Within minutes, chaos erupted. Krause was among the first to die. Captain Muller was stabbed three times but survived. Several Dutch crew members were also killed as the captives overpowered the remaining sailors. For the first time since leaving Madagascar, the Meermin was no longer under Dutch control. The enslaved Africans had seized the ship and taken command of their fate.
The mutiny was led by a man whose name remains unknown, alongside two others remembered in Dutch records as Massavana and Koesaaij. Their plan was simple but courageous: kill the crew and return home to Madagascar.
The surviving Dutch crew members, wounded and terrified, retreated into the gunroom at the back of the ship. After days of tension, they negotiated a truce with the Malagasy. The Africans agreed to spare the remaining crew if the ship was sailed back to Madagascar. But Captain Muller, gambling on their lack of navigational knowledge, secretly ordered the crew to steer toward the southern coast of Africa instead.
The deception worked because the Malagasy captives couldn’t read the stars or the compass. For three weeks, the two groups lived in a fragile and tense standoff aboard the same ship, the Africans controlling the deck, the Dutch navigating below, each side watching the other.
Eventually, land appeared on the horizon. Believing they had reached Madagascar, the Malagasy ordered the crew to drop anchor near the Cape Colony settlement of Struisbaai. Unaware that they were still deep in Dutch-controlled territory, about seventy Malagasy went ashore to scout the area.
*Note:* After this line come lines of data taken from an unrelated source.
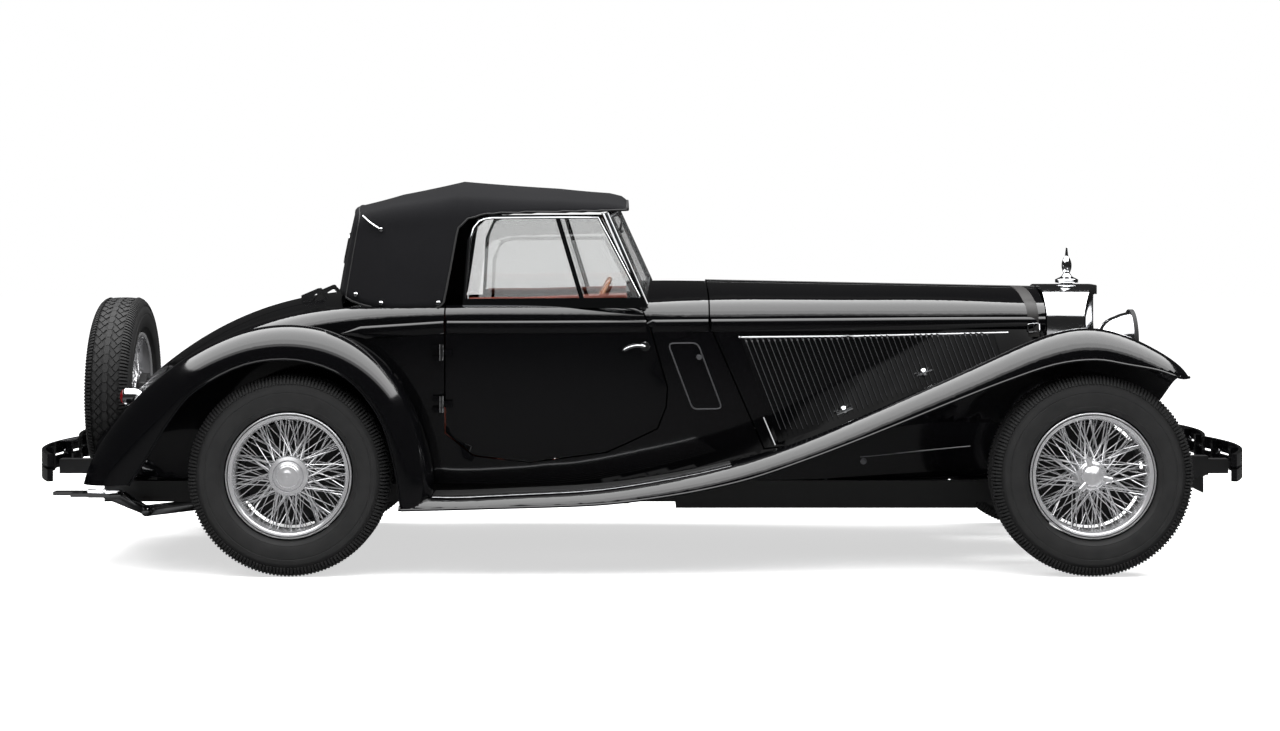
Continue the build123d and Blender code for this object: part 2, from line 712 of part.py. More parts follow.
def screen_pane(inset, depth):
    """Left pane outline in its own slanted plane, inset from the frame's edge, with its depth."""
    base, top, centre = Vector(*screen_pillar_base), Vector(*screen_pillar_top), Vector(*screen_centre_top)
    normal = (top - base).cross(centre - base).normalized()
    plane = Plane(origin=base, x_dir=centre - top, z_dir=normal)
    corners = [plane.to_local_coords(Vector(*p)) for p in
               (screen_pillar_base, screen_pillar_top, screen_centre_top, screen_centre_base)]
    with BuildPart() as pane:
        with BuildSketch(plane):
            with BuildLine():
                Polyline(*[(c.X, c.Y) for c in corners], close=True)
            make_face()
            if inset:
                offset(amount=-inset, kind=Kind.INTERSECTION)
        extrude(amount=depth / 2, both=True)
    return pane.part


half_space = Pos(0, 500, 1000) * Box(3000, 1000, 3000)
with BuildPart() as screen_frame:
    add(screen_pane(0, 18))
    add(screen_pane(screen_frame_width, 60), mode=Mode.SUBTRACT)
    add(half_space, mode=Mode.INTERSECT)
    mirror(about=Plane.XZ)
    add(outer_form, mode=Mode.SUBTRACT)
with BuildPart() as windscreen_frame:
    add(largest(screen_frame.part))
save(windscreen_frame, "windscreen_frame")

with BuildPart() as screen_glass:
    add(screen_pane(screen_frame_width, glass_thickness))
    add(outer_form, mode=Mode.SUBTRACT)
save_both(largest(screen_glass.part), "windscreen_glass")

window_outline = [(-669, 1024), (-654, 1244), (-620, 1318), (-574, 1330), (-168, 1332), (-8, 1028)]
window_lean = 67 / 344
window_plane = Plane(origin=(0, 607, 1001), x_dir=(-1, 0, 0), z_dir=(0, 1, window_lean))


def window_shape(grow, depth, low_z=None):
    """Side window outline in its leaning plane, grown for its frame."""
    rise = (1 + window_lean**2) ** 0.5
    points = [(-x, (z - 1001) * rise) for x, z in window_outline]
    if low_z is not None:
        points[0] = (points[0][0], (low_z - 1001) * rise)
        points[-1] = (points[-1][0] - 14, (low_z - 1001) * rise)
    with BuildPart() as shape:
        with BuildSketch(window_plane):
            with BuildLine():
                Polyline(*points, close=True)
            make_face()
            if grow:
                offset(amount=grow, kind=Kind.INTERSECTION)
        extrude(amount=depth / 2, both=True)
    return shape.part


window_division = side_prism([(-352, 1400), (-334, 1400), (-212, 1000), (-230, 1000)], 400, 800)
with BuildPart() as division_bar:
    add(window_shape(0, 10))
    add(window_division, mode=Mode.INTERSECT)

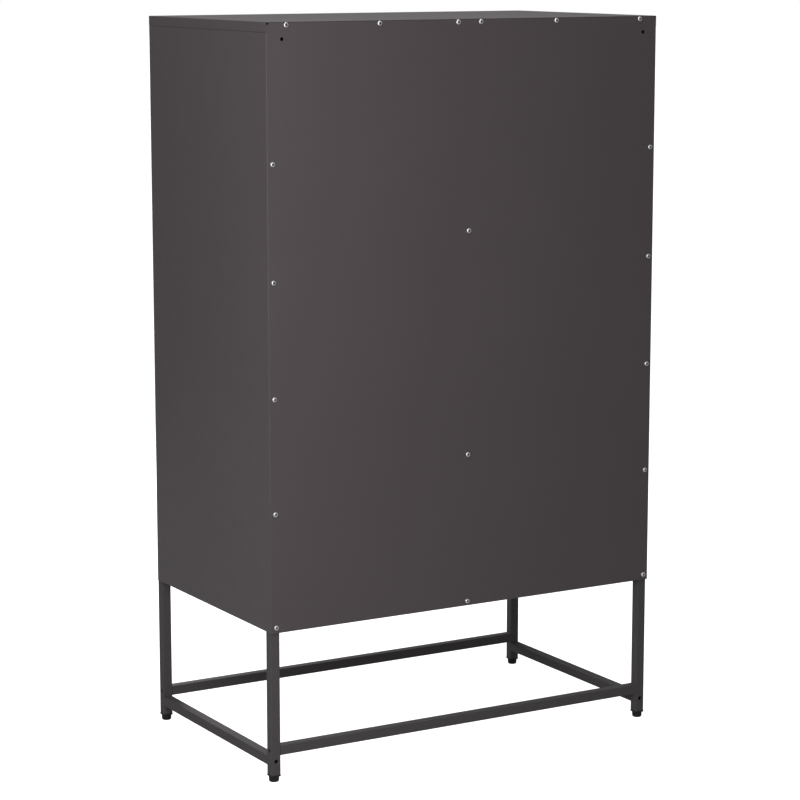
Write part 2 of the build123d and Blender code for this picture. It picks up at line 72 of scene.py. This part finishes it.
def add_node(material, kind, settings=None, inputs=None):
    """A node with its settings, and its inputs set to values or linked to sockets."""
    node = material.node_tree.nodes.new(kind)
    for key, value in (settings or {}).items():
        setattr(node, key, value)
    for key, value in (inputs or {}).items():
        if isinstance(value, bpy.types.NodeSocket):
            material.node_tree.links.new(value, node.inputs[key])
        else:
            node.inputs[key].default_value = value
    return node


def link(material, socket, target):
    """A link from a socket to a shader's input."""
    material.node_tree.links.new(socket, target)


def noise(material, place, scale, detail=2.0, stretch=None):
    """A noise pattern; stretch scales it along each axis first."""
    if stretch:
        mapping = add_node(material, "ShaderNodeMapping", inputs={"Vector": place, "Scale": stretch})
        place = mapping.outputs["Vector"]
    inputs = {"Vector": place, "Scale": scale, "Detail": detail, "Roughness": 0.5}
    return add_node(material, "ShaderNodeTexNoise", inputs=inputs).outputs["Fac"]


def spread(material, factor, low, high):
    """Maps the middle of a 0 to 1 pattern, where noise mostly lies, to a range of values."""
    inputs = {"Value": factor, "From Min": 0.3, "From Max": 0.7, "To Min": low, "To Max": high}
    return add_node(material, "ShaderNodeMapRange", inputs=inputs).outputs["Result"]


def ramp(material, factor, stops):
    """Colours along a 0 to 1 pattern, as (place, colour) pairs."""
    node = add_node(material, "ShaderNodeValToRGB", inputs={"Fac": factor})
    elements = node.color_ramp.elements
    while len(elements) < len(stops):
        elements.new(0.5)
    for element, (where, colour) in zip(elements, stops):
        element.position = where
        element.color = (*colour, 1.0)
    return node.outputs["Color"]


def bump(material, height, distance, strength, normal=None):
    """A normal bent by a height pattern, on top of another normal if one is given."""
    inputs = {"Height": height, "Distance": distance, "Strength": strength}
    if normal is not None:
        inputs["Normal"] = normal
    return add_node(material, "ShaderNodeBump", inputs=inputs).outputs["Normal"]


def tinted(colour, gain):
    """A colour made lighter or darker by a gain."""
    return tuple(channel * gain for channel in colour)


def powder_coat(name, colour, roughness):
    """Fine matt powder coat: orange peel, a fine grain and very slight clouding."""
    material, shader, place = new_material(name)
    cloud = noise(material, place, 5.0)
    grain = noise(material, place, 2600.0, detail=1.0)
    mixed = {"Factor": 0.6, 2: cloud, 3: grain}
    tone = add_node(material, "ShaderNodeMix", {"data_type": "FLOAT"}, mixed)
    stops = ((0.3, tinted(colour, 0.94)), (0.5, colour), (0.7, tinted(colour, 1.06)))
    link(material, ramp(material, tone.outputs[0], stops), shader.inputs["Base Color"])
    shine = noise(material, place, 40.0, detail=4.0)
    rough = spread(material, shine, roughness - 0.02, roughness + 0.02)
    link(material, rough, shader.inputs["Roughness"])
    peel = noise(material, place, 520.0, detail=1.5)
    normal = bump(material, peel, 0.00006, 0.4)
    normal = bump(material, grain, 0.00003, 0.4, normal)
    link(material, normal, shader.inputs["Normal"])
    shader.inputs["IOR"].default_value = COAT_IOR
    return material


def zinc_plate():
    """Bright zinc-plated steel with a fine mottle and drawn lines, and painted shade that darkens it
    where it is recessed.
    """
    material, shader, place = new_material("zinc_plate")
    shader.inputs["Metallic"].default_value = 1.0
    mottle = noise(material, place, 350.0, detail=3.0)
    bright = ramp(material, mottle, ((0.3, (0.52, 0.53, 0.55)), (0.7, (0.70, 0.70, 0.70))))
    # Painted shade: an ambient occlusion mask darkens the zinc's colour inside recesses, such as the
    # screws' cross slots.
    reach = {"Distance": RECESS_REACH}
    hollow = add_node(material, "ShaderNodeAmbientOcclusion", {"only_local": True}, reach)
    painted_recess_shade = ramp(material, hollow.outputs["AO"], ((0.35, (0.03, 0.03, 0.03)), (0.8, (1.0, 1.0, 1.0))))
    settings = {"data_type": "RGBA", "blend_type": "MULTIPLY"}
    recess_shaded_zinc = add_node(material, "ShaderNodeMix", settings, {"Factor": 1.0, 6: bright, 7: painted_recess_shade})
    link(material, recess_shaded_zinc.outputs[2], shader.inputs["Base Color"])
    lines = noise(material, place, 900.0, stretch=DRAWN_LINES)
    link(material, spread(material, lines, 0.30, 0.46), shader.inputs["Roughness"])
    link(material, bump(material, lines, 0.00002, 0.4), shader.inputs["Normal"])
    return material


def black_oxide():
    """Blackened bolt steel."""
    material, shader, place = new_material("black_oxide")
    shader.inputs["Metallic"].default_value = 0.6
    patches = noise(material, place, 600.0, detail=3.0)
    stops = ((0.3, (0.012, 0.012, 0.013)), (0.7, (0.03, 0.03, 0.032)))
    link(material, ramp(material, patches, stops), shader.inputs["Base Color"])
    link(material, spread(material, patches, 0.35, 0.5), shader.inputs["Roughness"])
    return material


def black_plastic():
    """Moulded black polymer with a fine spark-eroded grain."""
    material, shader, place = new_material("moulded_plastic")
    grain = noise(material, place, 1800.0)
    stops = ((0.35, (0.0035, 0.0035, 0.0035)), (0.65, (0.0060, 0.0060, 0.0060)))
    link(material, ramp(material, grain, stops), shader.inputs["Base Color"])
    link(material, spread(material, grain, 0.52, 0.68), shader.inputs["Roughness"])
    link(material, bump(material, grain, 0.00004, 0.5), shader.inputs["Normal"])
    shader.inputs["IOR"].default_value = PLASTIC_IOR
    return material


LOOKS = {
    "powder_coat": powder_coat("cabinet_powder_coat", CABINET_COAT, 0.50),
    "drawer_coat": powder_coat("drawer_powder_coat", CABINET_COAT, 0.48),
    "frame_coat": powder_coat("frame_powder_coat", FRAME_COAT, 0.72),
    "zinc_steel": zinc_plate(),
    "black_steel": black_oxide(),
    "black_plastic": black_plastic(),
}
for entry in frame["record"]["subparts"]:
    node = frame["nodes"][entry["node"]]
    node.data.materials.clear()
    node.data.materials.append(LOOKS[entry["material_slot"]])


# ---------------------------------------------------------------- studio


def make_floor():
    """A plain floor, much wider than the view, with a glow that only the camera sees: it shows
    white and lights the chest as a mid grey."""
    bpy.ops.mesh.primitive_plane_add(size=FLOOR_SIZE, location=(0, 0, -FLOOR_DROP))
    floor = bpy.context.object
    floor.name = "studio_floor"
    material, shader, place = new_material("studio_floor")
    tint = noise(material, place, 3.0)
    stops = ((0.3, (0.49, 0.49, 0.49)), (0.7, (0.51, 0.51, 0.51)))
    link(material, ramp(material, tint, stops), shader.inputs["Base Color"])
    shader.inputs["Roughness"].default_value = 0.9
    shader.inputs["Specular IOR Level"].default_value = 0.0
    shader.inputs["Emission Color"].default_value = WHITE
    path = add_node(material, "ShaderNodeLightPath")
    inputs = {0: path.outputs["Is Camera Ray"], 1: FLOOR_GLOW}
    shown = add_node(material, "ShaderNodeMath", {"operation": "MULTIPLY"}, inputs)
    link(material, shown.outputs[0], shader.inputs["Emission Strength"])
    floor.data.materials.append(material)


def make_world():
    """A white surround, which lights the chest less strongly than it shows."""
    world = bpy.data.worlds.new("white_studio")
    world.use_nodes = True
    tree = world.node_tree
    lit = tree.nodes["Background"]
    lit.inputs["Color"].default_value = WHITE
    lit.inputs["Strength"].default_value = WORLD_FILL
    seen = tree.nodes.new("ShaderNodeBackground")
    seen.inputs["Color"].default_value = WHITE
    path = tree.nodes.new("ShaderNodeLightPath")
    mix = tree.nodes.new("ShaderNodeMixShader")
    tree.links.new(path.outputs["Is Camera Ray"], mix.inputs["Fac"])
    tree.links.new(lit.outputs["Background"], mix.inputs[1])
    tree.links.new(seen.outputs["Background"], mix.inputs[2])
    tree.links.new(mix.outputs["Shader"], tree.nodes["World Output"].inputs["Surface"])
    scene.world = world


def make_softbox(name, place, target, size, power):
    """A large area light that faces its target; power is in watts."""
    data = bpy.data.lights.new(name, "AREA")
    data.shape = "RECTANGLE"
    data.size, data.size_y = size
    data.energy = power
    light = bpy.data.objects.new(name, data)
    light.location = place
    light.rotation_euler = (Vector(target) - Vector(place)).to_track_quat("-Z", "Y").to_euler()
    light.visible_camera = False
    scene.collection.objects.link(light)


def make_camera(place, yaw, tilt, lens):
    """A camera behind the chest. It looks towards -Y, turned towards -X by yaw and downwards by
    tilt, both in degrees; lens is in millimetres."""
    data = bpy.data.cameras.new("photo_view")
    data.lens = lens
    camera = bpy.data.objects.new("photo_view", data)
    camera.location = place
    camera.rotation_euler = (math.radians(90.0 - tilt), 0.0, math.radians(180.0 - yaw))
    scene.collection.objects.link(camera)
    scene.camera = camera


make_floor()
make_world()
make_softbox(
    "left_softbox",
    place=(0.97, 1.07, 1.05),
    target=(0.34, 0.2, 0.85),
    size=(0.6, 1.6),
    power=25.0,
)
make_softbox(
    "top_softbox",
    place=(0.2, 0.0, 2.6),
    target=(0.0, 0.0, cad_high.z),
    size=(1.2, 1.2),
    power=20.0,
)
make_softbox(
    "front_softbox",
    place=(-0.1, -2.6, 0.6),
    target=(0.0, -0.2, 0.6),
    size=(0.7, 0.9),
    power=40.0,
)
make_camera(place=(2.0858, 3.5457, 1.2286), yaw=30.48, tilt=9.78, lens=118.46)
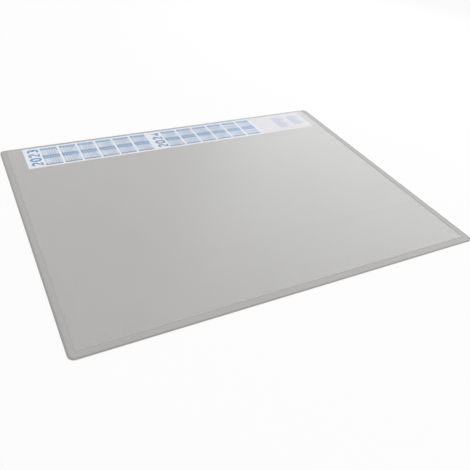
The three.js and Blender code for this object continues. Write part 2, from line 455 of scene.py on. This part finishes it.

When the Malagasy landing party reached land, they were met not by freedom but by armed Dutch farmers. The farmers, believing the ship was in distress, had formed a militia. Once they realized what had occurred, they opened fire. Some Malagasy were killed, others captured, and the rest fled.
Meanwhile, the wounded captain and his men sent secret messages to the farmers by placing notes inside bottles. The crew begged them to light signal fires along the shore to trick the Malagasy still aboard into thinking they had reached their homeland. The ruse worked.
Seeing the fires, the remaining Malagasy cut the ship’s anchor cable and let Meermin drift toward the coast. The ship ran aground on a sandbank. From there, the Malagasy saw the Dutch militia preparing to board. Realizing they had been deceived once again, they gave up hope and surrendered.
By the end of the revolt, nearly half of Meermin’s crew and about thirty Malagasy had been killed. The ship was salvaged for supplies, but the hull was left to rot in the sand.
Captain Gerrit Muller, ship’s mate Daniel Carel Gulik, and merchant assistant Olof Leij were brought before the Dutch East India Company’s Council of Justice to answer for their actions. The Company held them responsible for the mutiny, accusing them of negligence and poor judgment that led to heavy losses. All three men were dismissed from service. Muller and Gulik were stripped of their rank, banned from the Cape Colony, and ordered back to Amsterdam to work their passage home.
The Malagasy survivors faced a different fate. In a rare move for the VOC, they were not put on trial. Normally, enslaved people who resisted were tortured or executed to set an example. Instead, the two surviving leaders, Massavana and Koesaaij, were sent to Robben Island for “observation.” Massavana died there three years later. Koesaaij lived on for another twenty years before dying in captivity, a quiet end for a man who had once dared to fight for freedom on the open sea.